Musicians as mutants make a lot of sense, especially when it comes to nü-metal (Reggie’s song with The Brotherhood, “Where the nookies at? / I did it all for a cookie,” is pretty amazing), and the whole plot succeeds in becoming progressively more ridiculous within the context of the show (but not within the Marvel universe). Reggie massacring musicians with his Wolverine claws just feels right, as does Ecks walking out of the wheelchair. (Sadly, the post-credits scene is more miss than hit.) The sloppiness of all of this works in a bizarre way that the sloppiness of everything else in the episode just doesn’t.

Stray observations:

  • Scott’s Onscreen Credit: Stop Gapperman
  • Apologies from all of us in the CBB Trio for the delay on this review. Life happens, you know? You know.
  • This is as good a spot as any to say R.I.P. The Birthday Boys. I got to review the second season finale, an episode of television that got me really excited for what the guys and show would do next. At least I can still be psyched about what the guys do next. (Perhaps all guest star on this show Ă  la The Lonely Island?)
  • It’s community colleges battling because of Jim Rash’s presence, right?

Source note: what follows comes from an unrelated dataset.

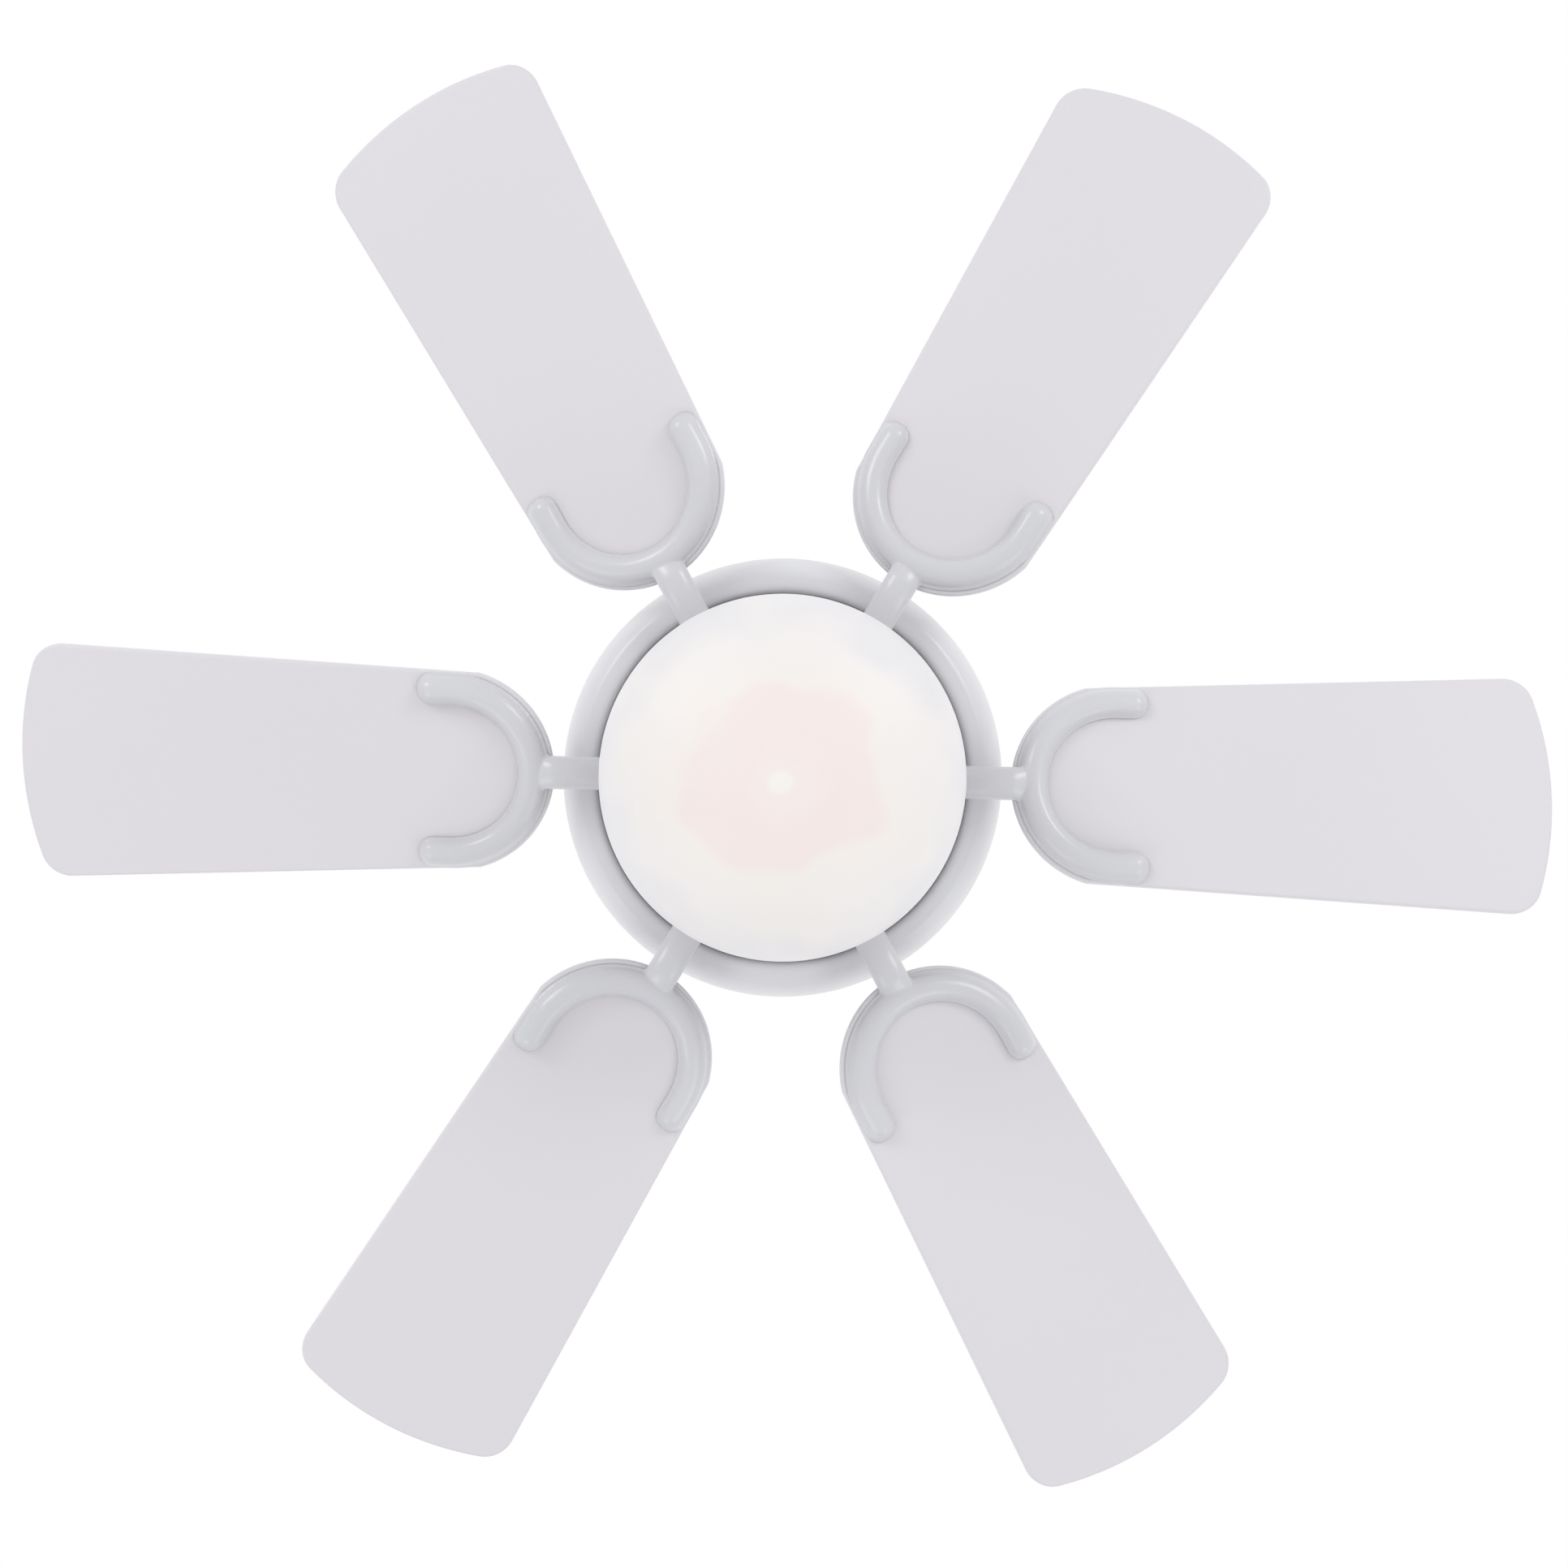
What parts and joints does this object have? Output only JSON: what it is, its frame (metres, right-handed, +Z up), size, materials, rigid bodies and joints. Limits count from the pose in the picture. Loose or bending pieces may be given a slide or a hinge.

Right.
  • I don’t mention it in the review, but Chris Parnell is absolutely fantastic as the Magneto of the piece, Melodio.
  • The more I think about it, the more I find the Flea member of The Brotherhood (clearly a riff on Flea from The Red Hot Chili Peppers) to be the type of joke you’d find in a Seltzer and Friedberg movie. In fact, the Ecks’ Men plot is dangerously close to crossing that line.
  • Ecks: “Reggie, what you need to understand is jazz is like improv comedy. You make it up as you go, you build off of each other, and white college kids love it. Yes, jazz owes a great deal to improv comedy.”
  • Schoolboy Q: “Shit weird on this show, huh?”
    Scott: “I’ve never noticed.”
  • Jack McBrayer shows up to register the battling bands for band camp, because it’s not Ecks’ Men without Holocaust undertones. (“Sorry I’m so bad at phrasing things. Bye.”)
  • Scott: “You’ve joined a terrorist faction.”
    Aaron Neville: “Oh, it’s not the first time this has happened, Scott Aukerman.”